If you don't understand what a command is doing you can check the manual for it by typing:

Code:

man <command>

For instance to see the manual page for zcat type:

Code:

man zcat

[vickey_20]

I understand what it is doing but m having some tough time understand ing the o/p.

[hazel]

thanks for replying, I made the small.gz file using gzip command inside the test directory.
the small.gz contains the a,b,c file in it. But it don't understand what zcat is supposed to do ? and also how do you know that 611166351 is the date . If it is then in which format?

I don't know for certain but I am guessing because all these files have the same date/time and this string of digits is also constant for all three. The internal format for date and time is actually so many seconds after a standard zero (I believe the beginning of 1970).

Actually the data in your .gz file doesn't come from the directory itself but from the little data structures known as inodes which contain all the information about a file including its age, permissions and ownership. Each file has one. The directory just maps the file names to inode numbers. But I still don't understand how these inode listings got into your file. Can you tell us the exact command you used (the complete command string)?

[i92guboj]

zcat is equivalent to gunzip -c, as the man page says. And -c is used to dump the output of gunzip to stdout (usually your screen), instead of a file.

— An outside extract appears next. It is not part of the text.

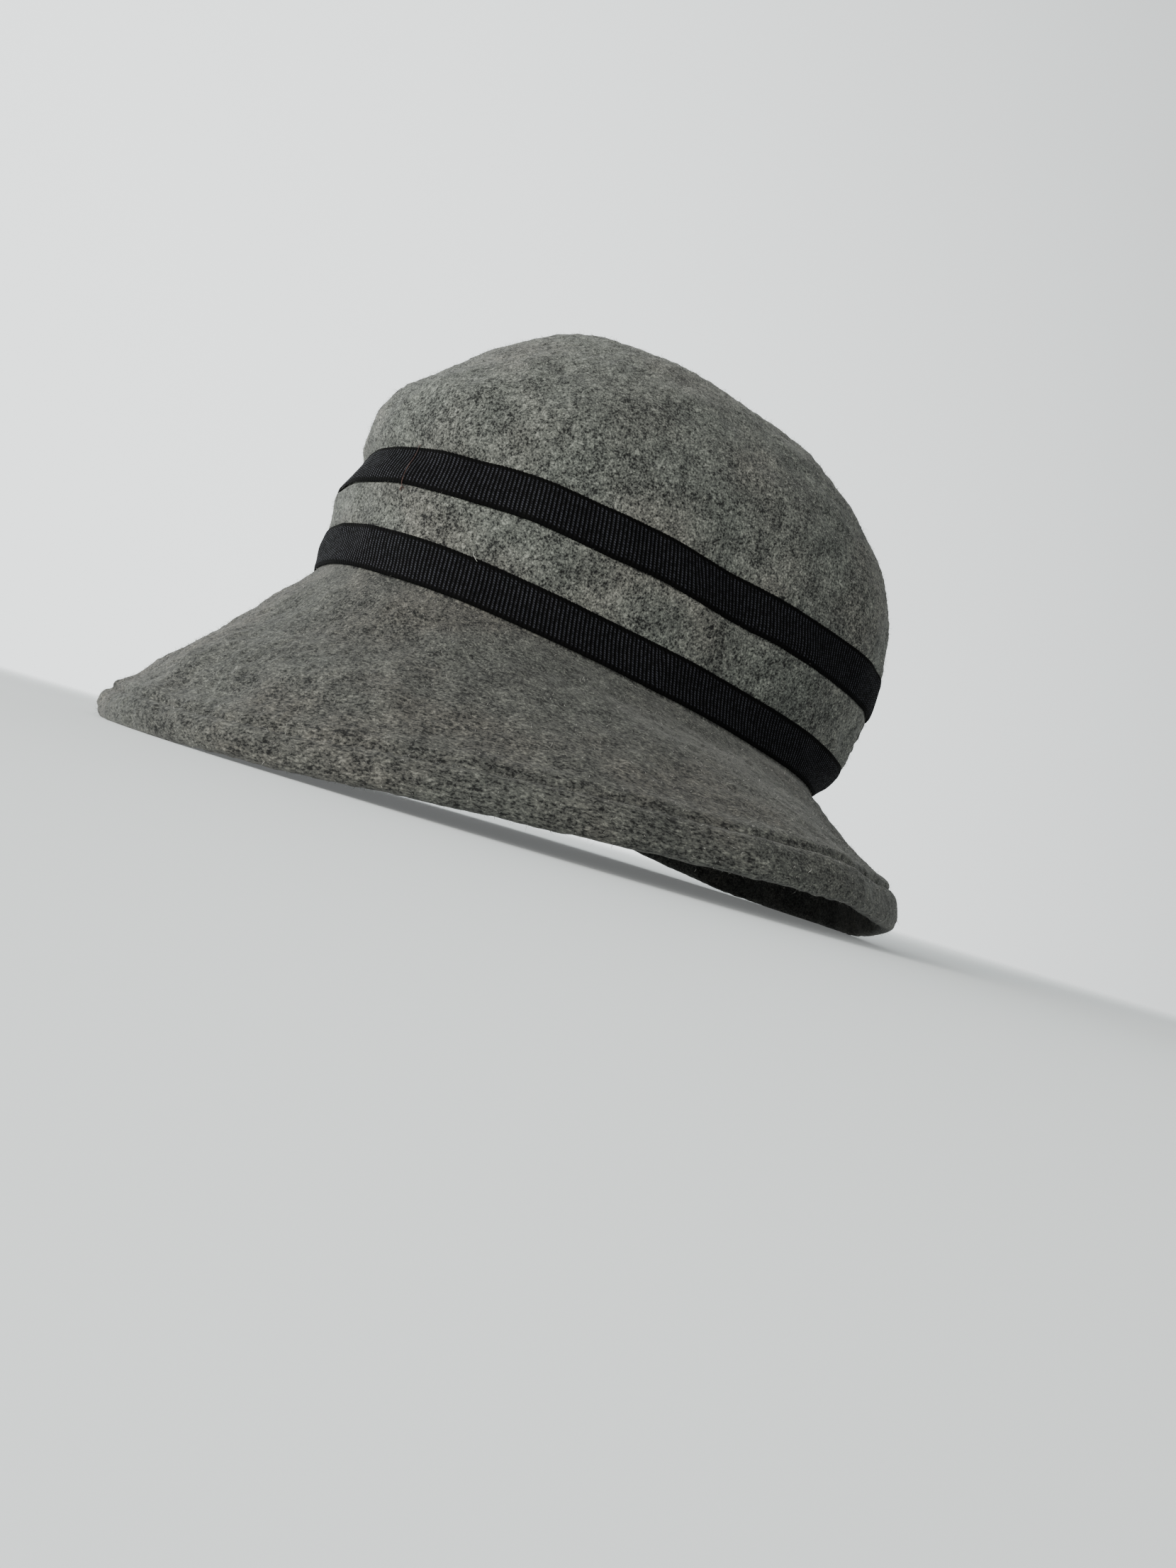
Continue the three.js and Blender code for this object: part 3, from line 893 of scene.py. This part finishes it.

What that output is will entirely depends on whatever the gz file contains, which in turn will depend on whatever the original files contained. Since you are being very vague about how you created the gz file, we can't be any more specific either.

You say that you created it from a, b and n, but gzip only compress single files, so you must have used some way to concatenate them. Duh?

[Rubberman]

[root@localhost test]# ll
total 16
-rw-r--r-- 1 root root 22 Apr 6 15:30 a
-rw-r--r-- 1 root root 22 Apr 6 15:30 b
-rw-r--r-- 1 root root 22 Apr 6 15:30 n
-rw-r--r-- 1 root root 165 Apr 6 17:52 small.gz
[root@localhost test]# zcat small.gz
a0100644000000000000000000000002611166351277007727 0ustar rootrootthis is a sample file
b0100644000000000000000000000002611166351302007715 0ustar rootrootthis is a sample file
n0100644000000000000000000000002611166351304007733 0ustar rootrootthis is a sample file


I just gave this command on the terminal but dont understand the o/p?????

As mentioned by i92guboj, zcat is the equivalent of gunzip -c, which dumps output to stdout (your terminal). For binary files, this is gibberish. If you want to uncompress it, then run the command gunzip small.gz, or zcat small.gz >small, the resulting file "small" will contained the uncompressed data.